Foundational issues also raise insurance concerns. While standard homeowners insurance typically covers foundation damage from sudden perils like fires or severe weather, it generally does not cover issues from normal settling, soil movement, or wear. Older homes are more likely to exhibit these gradual issues, considered maintenance responsibilities rather than insurable events.

Original construction materials in older homes may be less resilient to modern perils, challenging to source for repairs, or require specialized, more expensive labor. Unique elements, such as antique finishes or specific masonry, can increase replacement costs, which insurers factor into premiums. Older homes often lack modern safety features like interconnected smoke detectors or advanced alarm systems standard in newer construction. This absence affects risk assessment, as these features mitigate losses.

Other Factors Affecting Homeowners Insurance Costs

Beyond the physical characteristics of older homes, several other factors influence homeowners insurance premiums.

Location plays a substantial role in setting insurance rates. Homes in areas with high crime rates, such as frequent burglaries or vandalism, typically face higher premiums due to increased claim risk. Proximity to emergency services, like fire stations and hydrants, also affect rates; homes closer to these services may qualify for lower premiums due to quicker response times and reduced potential damage. Geographic susceptibility to natural disasters, like floods, hurricanes, or wildfires, also lead to higher premiums in affected regions.

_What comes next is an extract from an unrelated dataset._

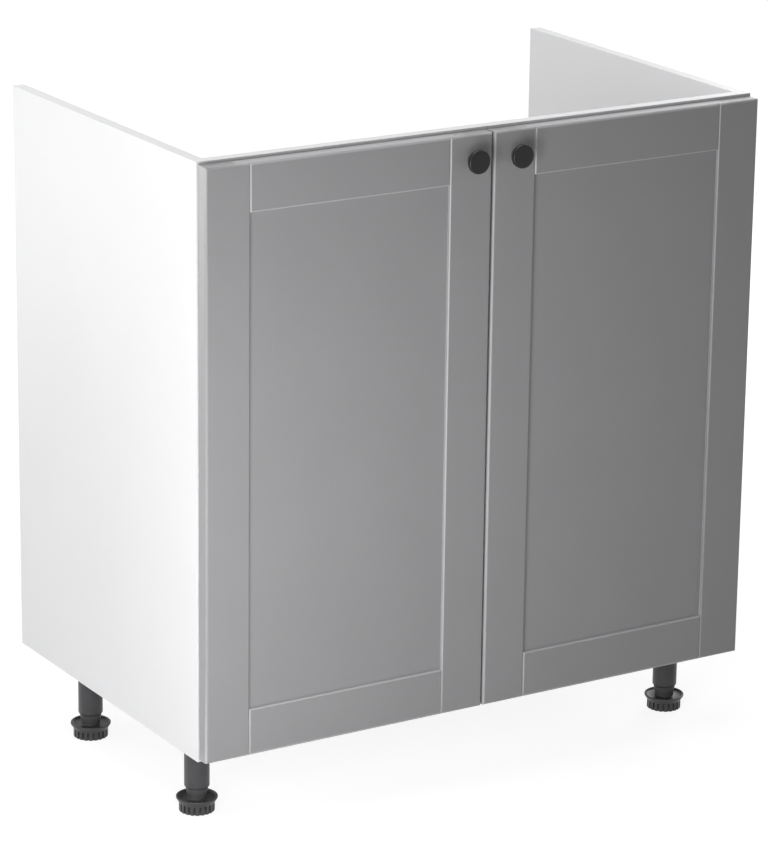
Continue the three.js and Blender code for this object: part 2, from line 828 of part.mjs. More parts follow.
function legSocket() {
  const spigot = spigotDiameter / 2;
  const hollow = spigot - spigotWall;
  const rim = socketDiameter / 2;
  const profile = [
    [hollow, socketTop - spigotBlind],
    [hollow, socketUnder - spigotLength],
    [spigot, socketUnder - spigotLength],
    [spigot, socketUnder],
    [rim - socketBevel, socketUnder],
    [rim, socketUnder + socketBevel],
    [rim, socketTop],
    [0, socketTop],
    [0, socketTop - spigotBlind],
    [hollow, socketTop - spigotBlind],
  ];
  const holes = legScrewHoles(socketUnder - overcut, socketTop + overcut);
  return cut(turned(profile, mediumSides), holes);
}

function legTube() {
  const top = socketUnder - boardGap;
  const bottom = hubTop + hubGap;
  const outer = tubeDiameter / 2;
  const profile = [
    [tubeUpperBore / 2, top],
    [tubeUpperBore / 2, tubeBoreStep],
    [tubeLowerBore / 2, tubeBoreStep - tubeBoreSlope],
    [tubeLowerBore / 2, bottom],
    [outer - tubeChamfer, bottom],
    [outer, bottom + tubeChamferHeight],
    [outer, top],
    [tubeUpperBore / 2, top],
  ];
  return turned(profile, mediumSides);
}

// The grip ring: flat-topped ribs with slots between them.
function ribbedRing() {
  const outer = footDiameter / 2;
  const inner = outer - footSlotDepth;
  const pitch = (2 * Math.PI) / footRibCount;
  const slot = footSlotWidth / outer;
  const corners = [
    [inner, footSlotDraft * slot],
    [inner, (1 - footSlotDraft) * slot],
    [outer, slot],
    [outer, pitch],
  ];
  const outline = [];
  for (let k = 0; k < footRibCount; k += 1) {
    for (const [r, turn] of corners) {
      const angle = k * pitch + turn;
      outline.push([r * Math.cos(angle), r * Math.sin(angle)]);
    }
  }
  return raised(outline, 0, footRingHeight + runIn);
}

function legFoot() {
  const flange = footFlangeDiameter / 2;
  const flareTop = footRingHeight + footFlareHeight;
  const rim = flareTop + footRimHeight;
  const dish = rim - footDishDepth;
  const profile = [
    [0, footRingHeight],
    [footDiameter / 2 + footRootStep, footRingHeight],
    [flange, flareTop],
    [flange, rim - footRimBevel],
    [flange - footRimBevel, rim],
    [flange - footRimWidth, rim],
    [flange - footRimWidth - footDishSlope, dish],
    [hubBottomDiameter / 2, dish],
    [hubTopDiameter / 2, hubTop],
    [stemDiameter / 2, hubTop],
    [stemDiameter / 2, stemTop],
    [0, stemTop],
  ];
  return joined(turned(profile, mediumSides), ribbedRing());
}

function addLegs() {
  const socket = legSocket();
  const tube = legTube();
  const foot = legFoot();
  for (const leg of legPlaces) {
    add(`leg_${leg.name}_socket`, socket, darkPlastic, leg.x, leg.y, 0);
    add(`leg_${leg.name}_tube`, tube, darkPlastic, leg.x, leg.y, 0);
    add(`leg_${leg.name}_foot`, foot, darkPlastic, leg.x, leg.y, 0);
  }
}

addCarcass();
addCamLocks();
addDoors();
addKnobs();
addHinges();
addLegs();

export default cabinet;
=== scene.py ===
"""Sink base cabinet: its fine pieces and finishes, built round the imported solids, with a studio and a camera."""

import json
import math

import bpy
from bpy.props import FloatProperty, FloatVectorProperty, IntProperty, PointerProperty
from mathutils import Matrix, Vector

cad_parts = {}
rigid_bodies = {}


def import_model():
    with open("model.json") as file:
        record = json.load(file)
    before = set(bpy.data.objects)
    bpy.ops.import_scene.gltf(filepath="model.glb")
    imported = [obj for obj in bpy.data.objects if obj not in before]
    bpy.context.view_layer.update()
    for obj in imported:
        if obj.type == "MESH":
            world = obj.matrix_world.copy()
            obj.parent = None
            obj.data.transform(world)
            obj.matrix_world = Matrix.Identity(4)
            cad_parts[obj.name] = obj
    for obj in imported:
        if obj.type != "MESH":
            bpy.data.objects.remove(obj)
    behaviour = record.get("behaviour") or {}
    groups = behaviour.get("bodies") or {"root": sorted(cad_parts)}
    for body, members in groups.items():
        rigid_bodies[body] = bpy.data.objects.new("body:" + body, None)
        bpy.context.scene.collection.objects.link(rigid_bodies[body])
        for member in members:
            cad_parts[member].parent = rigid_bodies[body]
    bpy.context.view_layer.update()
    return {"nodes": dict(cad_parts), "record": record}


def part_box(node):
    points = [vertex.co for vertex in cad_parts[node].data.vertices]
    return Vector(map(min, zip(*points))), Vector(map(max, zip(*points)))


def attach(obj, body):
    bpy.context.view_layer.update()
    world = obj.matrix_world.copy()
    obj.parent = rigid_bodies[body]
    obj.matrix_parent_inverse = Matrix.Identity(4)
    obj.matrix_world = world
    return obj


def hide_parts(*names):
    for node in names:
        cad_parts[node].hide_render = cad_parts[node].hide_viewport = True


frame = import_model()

bl_info = {
    "name": "Sink Base Cabinet",
    "version": (1, 0, 0),
    "blender": (4, 5, 0),
    "location": "3D View > Sidebar > Cabinet",
    "description": "Builds the boards, doors, knobs, hinges, legs and fittings of a sink base cabinet",
    "category": "Object",
}

NODES = frame["nodes"]
BODIES = frame["record"]["behaviour"]["bodies"]
SLOTS = {entry["node"]: entry["material_slot"] for entry in frame["record"]["subparts"]}
SIDES = ("left", "right")
LEVELS = ("lower", "upper")
LEGS = ("front_left", "front_right", "rear_left", "rear_right")
MILLIMETRE = 0.001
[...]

A property’s claims history, both for the current and previous owners, can influence future premiums. Frequent or costly claims signal a higher risk to insurers, resulting in increased rates. Conversely, a clean claims record can lead to discounts. Insurers also consider the property’s claim history, meaning past incidents at the address can affect your premium even if you haven’t filed a claim.

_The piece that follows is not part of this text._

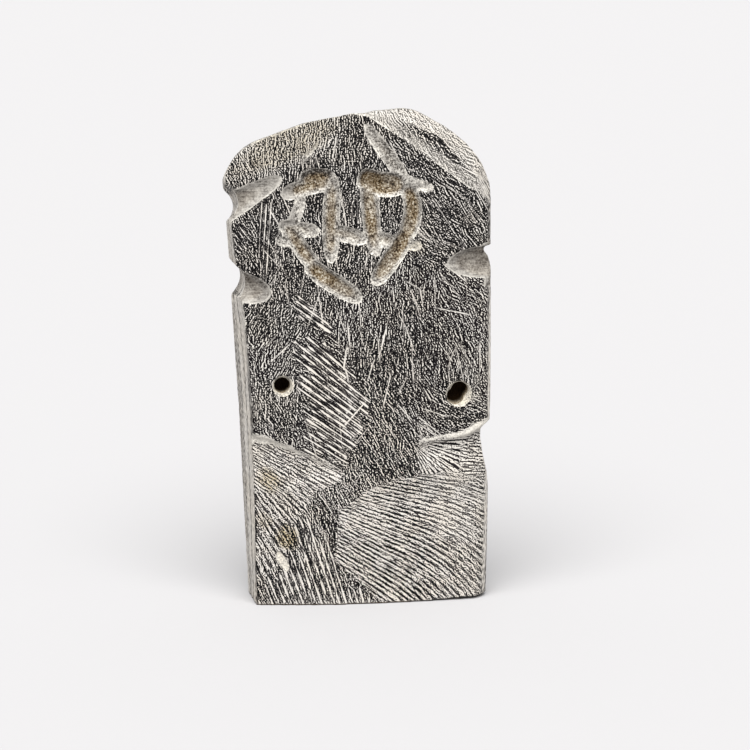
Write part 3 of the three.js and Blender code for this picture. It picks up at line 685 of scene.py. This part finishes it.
def thin_the_back(piece):
    """Uses fewer faces towards the plain back, so that the piece stays light."""
    mesh = piece.data
    triangles = sum(len(polygon.vertices) - 2 for polygon in mesh.polygons)
    if triangles <= MOST_TRIANGLES:
        return
    points, _ = points_of(mesh)
    plain = np.round(smooth_step(points[:, 1], -5.0, -1.0) * BACK_LEVELS)
    group = piece.vertex_groups.new(name="plain")
    for level in range(1, BACK_LEVELS + 1):
        chosen = np.flatnonzero(plain == level)
        if len(chosen):
            group.add(chosen.tolist(), level / BACK_LEVELS, "REPLACE")
    thin = piece.modifiers.new("thin", "DECIMATE")
    thin.ratio = MOST_TRIANGLES / triangles
    thin.vertex_group = group.name
    thin.vertex_group_factor = 8.0
    apply_modifiers(piece)
    piece.vertex_groups.clear()


def store_fields(piece):
    """Keeps what each point looks like as attributes, for the material to read. The third part of
    grain is only there to shift the shake of the scratches a little where the stone is cut."""
    mesh = piece.data
    points, normals = points_of(mesh)
    fields = surface_fields(points, normals, unevenness(points))
    # How well the fine scratches at each point fit each of the slopes.
    for slope in GRAIN_SLOPES:
        fields[slope] = np.maximum(0, np.cos(2 * np.radians(fields["slope"] - slope))) ** 1.3
    vectors = dict(
        grain=("u", "w", "bright"), grain_a=GRAIN_SLOPES[:3], grain_b=GRAIN_SLOPES[3:],
        strokes=("run", "count", "width"), cross=("run_b", "count_b", "show_b"))
    for name, parts in vectors.items():
        attribute = mesh.attributes.new(name, "FLOAT_VECTOR", "POINT")
        attribute.data.foreach_set("vector", np.stack([fields[part] for part in parts], 1).ravel())
    for name in ("bare", "rasp", "cut", "gouge", "dirt", "deep", "stain", "up", "bright", "plain"):
        attribute = mesh.attributes.new(name, "FLOAT", "POINT")
        attribute.data.foreach_set("value", fields[name])


def as_seen(red, green, blue):
    """A stone colour that looks like the given one, 0 to 255, in the light on the front."""
    curve = [((c / 255 + 0.055) / 1.055) ** 2.4 for c in (red, green, blue)]
    return tuple(c / LIGHT_ON_FRONT for c in curve) + (1.0,)


class Nodes:
    """Short hands for a material's nodes."""

    def __init__(self, name):
        self.material = bpy.data.materials.new(name)
        self.material.use_nodes = True
        self.tree = self.material.node_tree
        self.tree.nodes.clear()

    def add(self, kind, settings=None, **inputs):
        """A node. Its inputs go by name, or by number as i0, i1 and so on."""
        node = self.tree.nodes.new("ShaderNode" + kind)
        for key, value in (settings or {}).items():
            setattr(node, key, value)
        for key, value in inputs.items():
            by_number = key[0] == "i" and key[1:].isdigit()
            socket = node.inputs[int(key[1:]) if by_number else key.replace("_", " ")]
            if isinstance(value, bpy.types.NodeSocket):
                self.tree.links.new(value, socket)
            else:
                socket.default_value = value
        return node

    def attribute(self, name, output="Fac"):
        return self.add("Attribute", dict(attribute_name=name)).outputs[output]

    def parts(self, vector):
        return self.add("SeparateXYZ", Vector=vector).outputs[:3]

    def math(self, operation, first, second=0.0, third=0.0):
        return self.add("Math", dict(operation=operation), i0=first, i1=second, i2=third).outputs[0]

    def plus(self, first, second):
        return self.math("ADD", first, second)

    def minus(self, first, second):
        return self.math("SUBTRACT", first, second)

    def times(self, first, second):
        return self.math("MULTIPLY", first, second)

    def times_plus(self, first, second, third):
        return self.math("MULTIPLY_ADD", first, second, third)

    def greater(self, first, second):
        return self.math("MAXIMUM", first, second)

    def absolute(self, value):
        return self.math("ABSOLUTE", value)

    def ramp(self, value, low, high, to_low=0.0, to_high=1.0, kind="SMOOTHSTEP"):
        settings = dict(interpolation_type=kind)
        return self.add("MapRange", settings, i0=value, i1=low, i2=high, i3=to_low, i4=to_high).outputs[0]

    def straight_ramp(self, value, low, high, to_low=0.0, to_high=1.0):
        return self.ramp(value, low, high, to_low, to_high, kind="LINEAR")

    def blend(self, share, first, second, mode="MIX"):
        node = self.add("Mix", dict(data_type="RGBA", blend_type=mode), i0=share, i6=first, i7=second)
        return node.outputs[2]

    def shades(self, value, stops):
        """The colours of a set of shades, by tone."""
        node = self.add("ValToRGB", Fac=value)
        places = node.color_ramp.elements
        while len(places) < len(stops):
            places.new(0.5)
        for place, (tone, colour) in zip(places, stops):
            place.position = tone
            place.color = as_seen(*colour)
        return node.outputs[0]

    def scaled(self, vector, by):
        return self.add("Mapping", Vector=vector, Scale=by).outputs[0]

    def noise(self, vector, scale, detail, roughness=0.5, dimensions="3D"):
        inputs = dict(Vector=vector, Scale=scale, Detail=detail, Roughness=roughness)
        return self.add("TexNoise", dict(noise_dimensions=dimensions), **inputs).outputs[0]

    def flat_place(self, along, across):
        return self.add("CombineXYZ", X=along, Y=across).outputs[0]

    def stroke_lines(self, run, count, width, rate):
        """Thin lines along the whole counts, whose width and strength change along their run."""
        number = self.math("FLOOR", count)
        chance = self.add("TexWhiteNoise", dict(noise_dimensions="1D"), W=number).outputs["Value"]
        centre = self.times_plus(chance, 0.18, 0.41)
        off_line = self.absolute(self.minus(self.math("FRACT", count), centre))
        along_line = self.flat_place(self.times(run, rate), self.times(number, NEXT_LINE))
        change = self.straight_ramp(self.noise(along_line, 1.0, 1.0), 0.3, 0.62, 0.1, 1.25)
        half_width = self.times(self.times(width, 0.5), change)
        return self.ramp(self.minus(off_line, half_width), -0.07, 0.07, 1.0, 0.0)

    def scratches(self, place, slope, spacing, length, shake):
        """Straight scratches of one slope. Each has a pale and a dark side, and comes and goes."""
        turned_place = self.add(
            "Mapping", dict(vector_type="TEXTURE"), Vector=place, Rotation=(0.0, 0.0, -math.radians(slope)),
            Scale=(length, spacing, 1.0)).outputs[0]
        along, count, _ = self.parts(turned_place)
        count = self.plus(count, shake)
        across = self.times_plus(self.math("FLOOR", count), NEXT_LINE, slope)
        shown = self.noise(self.flat_place(along, across), 1.0, 1.0, dimensions="2D")
        off_line = self.absolute(self.minus(self.math("FRACT", count), 0.5))
        wave = self.ramp(off_line, 0.05, 0.3, 1.25, -0.5)
        return self.times(wave, self.straight_ramp(shown, 0.36, 0.64, -1.0, 1.0))


def fine_scratches(n):
    """Fine scratches along the grain, coarser ones a little off it, and flecks."""
    place = n.attribute("grain", "Vector")
    flecks = n.noise(place, 3.1, 0.0, dimensions="2D")
    pattern = n.times(n.minus(flecks, 0.5), 2.8)
    shake = n.times(n.noise(place, 0.22, 1.0), 2.6)
    shares = n.parts(n.attribute("grain_a", "Vector")) + n.parts(n.attribute("grain_b", "Vector"))
    for slope, share in zip(GRAIN_SLOPES, shares):
        fine = n.scratches(place, slope, 0.66, 4.2, shake)
        coarse = n.scratches(place, slope + 8, 0.97, 6.0, shake)
        pattern = n.times_plus(fine, share, pattern)
        pattern = n.times_plus(coarse, n.times(share, 0.45), pattern)
    return pattern


def skin_tone(n, rasp, plain):
    """How pale the skin is between its strokes. Its scratches are weaker where it is rasped or
    plain, and it is darker under pale strokes."""
    calm = n.times(
        n.straight_ramp(n.absolute(rasp), 0.0, 1.0, 1.05, 0.62),
        n.straight_ramp(plain, 0.0, 1.0, 1.0, 0.3))
    bare = n.minus(n.attribute("bare"), 0.075)
    tone = n.straight_ramp(n.plus(bare, n.times(fine_scratches(n), calm)), 0.0, 1.0)
    return n.times(tone, n.straight_ramp(rasp, 0.0, 1.0, 1.0, 0.7))


def with_strokes(n, tone, rasp):
    """A tone with the rasp strokes, a painted highlight beside each, and the lone scratches on it, and
    their lines by themselves.
    """
    run, count, width = n.parts(n.attribute("strokes", "Vector"))
    run_b, count_b, show_b = n.parts(n.attribute("cross", "Vector"))
    stroke = n.stroke_lines(run, count, width, 0.34)
    # A painted highlight beside each stroke, where its ridge would catch the light.
    painted_highlight_line = n.stroke_lines(run, n.plus(count, 0.42), n.times(width, 0.75), 0.21)
    pale_strokes = n.times(stroke, n.greater(rasp, 0.0))
    dark_strokes = n.times(stroke, n.greater(n.times(rasp, -1.0), 0.0))
    painted_highlights = n.times(painted_highlight_line, n.absolute(rasp))
    lone = n.times(n.stroke_lines(run_b, count_b, 0.25, 0.12), show_b)
    tone = n.plus(tone, n.times(pale_strokes, 1.15))
    tone = n.greater(tone, n.times(lone, 1.1))
    tone = n.plus(tone, n.times(painted_highlights, 0.45))
    tone = n.minus(tone, n.times(dark_strokes, 0.95))
    return tone, n.plus(stroke, lone)


def wall_pattern(n, mm, plain):
    """The blotches and specks of cut stone, around 0.5, with file marks where it is plain."""
    specks = n.times(n.minus(n.noise(mm, 2.1, 2.0, 0.75), 0.5), n.ramp(plain, 0.0, 1.0, 1.15, 0.3))
    blotches = n.minus(n.noise(mm, 0.5, 1.0), 0.5)
    blotches = n.times_plus(blotches, n.straight_ramp(plain, 0.0, 1.0, 0.35, 0.1), 0.5)
    file_marks = n.minus(n.noise(n.scaled(mm, (0.25, 1.5, 2.4)), 1.0, 1.0), 0.5)
    return n.plus(specks, n.times_plus(n.times(file_marks, plain), 0.3, blotches))


def wall_colour(n, pattern, ragged, clouds):
    """The colour of cut stone: a pale rim at a gouge's edge and lighter stone on what faces up, both
    painted light, darker stone on what faces down as painted shade, brown dirt further in, and the
    painted dark of the holes' depths and the contact shadow."""
    # Painted light: a pale band along a gouge's edge, and stone lighter where it faces up and darker where
    # it faces down.
    edge = n.ramp(n.absolute(n.minus(ragged, 0.62)), 0.08, 0.24, 0.1, 0.0)
    painted_light = n.times_plus(n.attribute("up"), 0.07, edge)
    tone = n.plus(n.plus(painted_light, pattern), n.times(n.attribute("bright"), 0.12))
    dirt = n.times(n.attribute("dirt"), n.ramp(clouds, 0.3, 0.6, 0.6, 1.0))
    wall = n.blend(dirt, n.shades(tone, CLEAN_SHADES), n.shades(tone, DIRTY_SHADES))
    # Deep: the holes' depths painted darker as painted shade, and the painted contact shadow.
    return n.blend(n.attribute("deep"), wall, as_seen(*HOLE_AND_SHADOW_COLOUR))


def carved_stone():
    """Dark worn skin with pale scratches, rasp strokes, fresh cuts, dirty gouges and stains."""
    n = Nodes("carved_stone")
    mm = n.scaled(n.add("TexCoord").outputs["Object"], (1 / MM, 1 / MM, 1 / MM))
    rasp, plain = n.attribute("rasp"), n.attribute("plain")
    clouds = n.noise(mm, 0.16, 3.0)

    # The skin.
    tone, lines = with_strokes(n, skin_tone(n, rasp, plain), rasp)
    skin = n.shades(tone, SKIN_SHADES)
    skin = n.blend(n.times(n.ramp(clouds, 0.4, 0.62), 0.3), skin, WARM_TINT, "MULTIPLY")

    # The cut stone, and the stains over all.
    pattern = wall_pattern(n, mm, plain)
    ragged = n.times_plus(n.minus(pattern, 0.5), 0.2, n.attribute("cut"))
    gouge = n.greater(n.attribute("gouge"), n.ramp(ragged, 0.45, 0.55))
    colour = n.blend(gouge, skin, wall_colour(n, pattern, ragged, clouds))
    stain = n.times(n.attribute("stain"), n.ramp(pattern, 0.35, 0.6, 0.35, 0.95))
    colour = n.blend(stain, colour, STAIN_TINT, "MULTIPLY")

    # The finest relief.
    scored = n.noise(n.scaled(mm, (2.6, 1.0, 0.7)), 1.0, 1.0)
    relief = n.times_plus(scored, -0.5, n.times(lines, -0.3))
    relief = n.times_plus(n.times(pattern, gouge), 0.8, relief)
    bump = n.add("Bump", Strength=0.5, Distance=BUMP_HEIGHT * MM, Height=relief).outputs[0]
    rough = n.ramp(tone, 0.0, 1.0, 0.6, 0.86)
    shader = n.add("BsdfPrincipled", Base_Color=colour, Roughness=rough, Normal=bump)
    shader.inputs["Specular IOR Level"].default_value = 0.08
    n.add("OutputMaterial", Surface=shader.outputs[0])
    return n.material


def carved_figure():
    """The stone figure, refined from its solid."""
    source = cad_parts["stone_figure"]
    piece = finely_meshed(source, "carved_stone_figure")
    soften(piece)
    work_the_surface(piece)
    thin_the_back(piece)
    store_fields(piece)
    for polygon in piece.data.polygons:
        polygon.use_smooth = True
    piece.data.materials.clear()
    piece.data.materials.append(carved_stone())
    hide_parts("stone_figure")
    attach(piece, "root")


def pale_floor():
    """A wide plain floor that fills the view."""
    bm = bmesh.new()
    bmesh.ops.create_grid(bm, x_segments=1, y_segments=1, size=12000 * MM)
    mesh = bpy.data.meshes.new("pale_floor")
    bm.to_mesh(mesh)
    bm.free()
    floor = bpy.data.objects.new("pale_floor", mesh)
    bpy.context.collection.objects.link(floor)
    n = Nodes("pale_paper")
    shader = n.add("BsdfPrincipled", Base_Color=(0.415, 0.409, 0.412, 1.0), Roughness=1.0)
    n.add("OutputMaterial", Surface=shader.outputs[0])
    mesh.materials.append(n.material)


def soft_sun(name, azimuth, elevation, spread, strength):
    """A large soft light, far away, in a direction given in degrees from the front."""
    lamp = bpy.data.lights.new(name, "SUN")
    lamp.angle = math.radians(spread)
    lamp.energy = strength
    turn, rise = math.radians(azimuth), math.radians(elevation)
    towards = Vector((math.sin(turn) * math.cos(rise), -math.cos(turn) * math.cos(rise), math.sin(rise)))
    holder = bpy.data.objects.new(name, lamp)
    holder.rotation_euler = towards.to_track_quat("Z", "Y").to_euler()
    bpy.context.collection.objects.link(holder)


def studio():
    """Even white surroundings with a soft lamp above the front."""
    world = bpy.data.worlds.new("white_studio")
    world.use_nodes = True
    background = world.node_tree.nodes["Background"]
    background.inputs["Color"].default_value = (1.0, 1.0, 1.0, 1.0)
    background.inputs["Strength"].default_value = 0.7
    bpy.context.scene.world = world
    soft_sun("light_from_above", azimuth=-9.0, elevation=57.0, spread=55.0, strength=5.4)
    bpy.context.scene.view_settings.view_transform = "Standard"


def camera():
    """The view of the photograph: a little from the left and above."""
    azimuth, elevation = math.radians(-6.0), math.radians(10.5)
    distance = 700 * MM
    target = Vector((4.25 * MM, -3.7 * MM, 56.5 * MM))
    back = Vector((
        math.sin(azimuth) * math.cos(elevation),
        -math.cos(azimuth) * math.cos(elevation),
        math.sin(elevation),
    ))
    lens = bpy.data.cameras.new("camera")
    lens.sensor_width = 36.0
    lens.lens = 136.66
    holder = bpy.data.objects.new("camera", lens)
    holder.location = target + back * distance
    holder.rotation_euler = (-back).to_track_quat("-Z", "Y").to_euler()
    bpy.context.collection.objects.link(holder)
    bpy.context.scene.camera = holder


carved_figure()
pale_floor()
studio()
camera()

Coverage choices directly impact premium costs. Higher deductible amounts, representing the out-of-pocket portion of a claim, typically lead to lower premiums. Conversely, opting for higher coverage limits for dwelling, personal property, or liability, or adding specific endorsements like sewer backup coverage, will increase the premium. Insurers also consider local reconstruction costs, including labor and materials, as these expenses dictate the cost of rebuilding a home after a total loss.

In most states, an individual’s credit-based insurance score is a factor in determining premiums. Insurers use these scores because actuarial data indicates a correlation between lower scores and a higher likelihood of filing claims. A higher credit-based insurance score is often associated with lower risk and can result in lower premiums. The presence of home security and safety features, such as burglar alarms, smoke detectors, sprinkler systems, or deadbolts, influence risk assessment and lead to discounts.

Strategies for Managing Premiums on Older Homes

Homeowners of older properties can manage or reduce their insurance premiums. Addressing associated risks can lead to more favorable rates. Implementing upgrades and diligently maintaining the property signals reduced risk to insurers.

Upgrading outdated electrical, plumbing, and roofing systems mitigates risks and may lead to premium reductions. Modernizing electrical wiring from knob-and-tube or aluminum to updated systems reduces fire hazards. Replacing old galvanized steel or lead pipes with modern materials like copper or PEX can prevent costly water damage claims. A new roof, especially one less than 20 years old, can lower premiums as it reduces the likelihood of weather-related damage and leaks.

Regular property maintenance prevents small issues from escalating into major claims. Consistent upkeep, such as clearing gutters, inspecting for leaks, and trimming trees away from the structure, demonstrates responsible homeownership. Addressing minor repairs promptly prevents them from becoming more extensive problems necessitating an insurance claim.

Adjusting the deductible amount on a policy can impact premiums. Choosing a higher deductible typically results in a lower premium because the homeowner assumes more financial responsibility in a claim. However, this strategy requires careful consideration of increased out-of-pocket costs should a claim occur.

Shopping around and comparing quotes from multiple insurers is advisable. Different insurers assess risk and price policies differently, so rates for the same coverage can vary. Obtaining several quotes allows homeowners to find the most competitive rates for their property.

Bundling multiple insurance policies, such as homeowners and auto insurance, with the same provider often results in multi-policy discounts. Many insurers offer incentives for consolidating coverage, leading to overall savings across all policies.

Installing or upgrading safety and security features can lead to discounts. Features like interconnected smoke detectors, carbon monoxide detectors, deadbolt locks, and comprehensive security systems with professional monitoring reduce the likelihood of theft or severe damage from hazards.

Reviewing the insurance policy annually with the insurer is a helpful practice. This allows homeowners to ensure their coverage remains appropriate and to inquire about any new discounts based on home improvements or changes in circumstances. This proactive review can help optimize coverage and cost.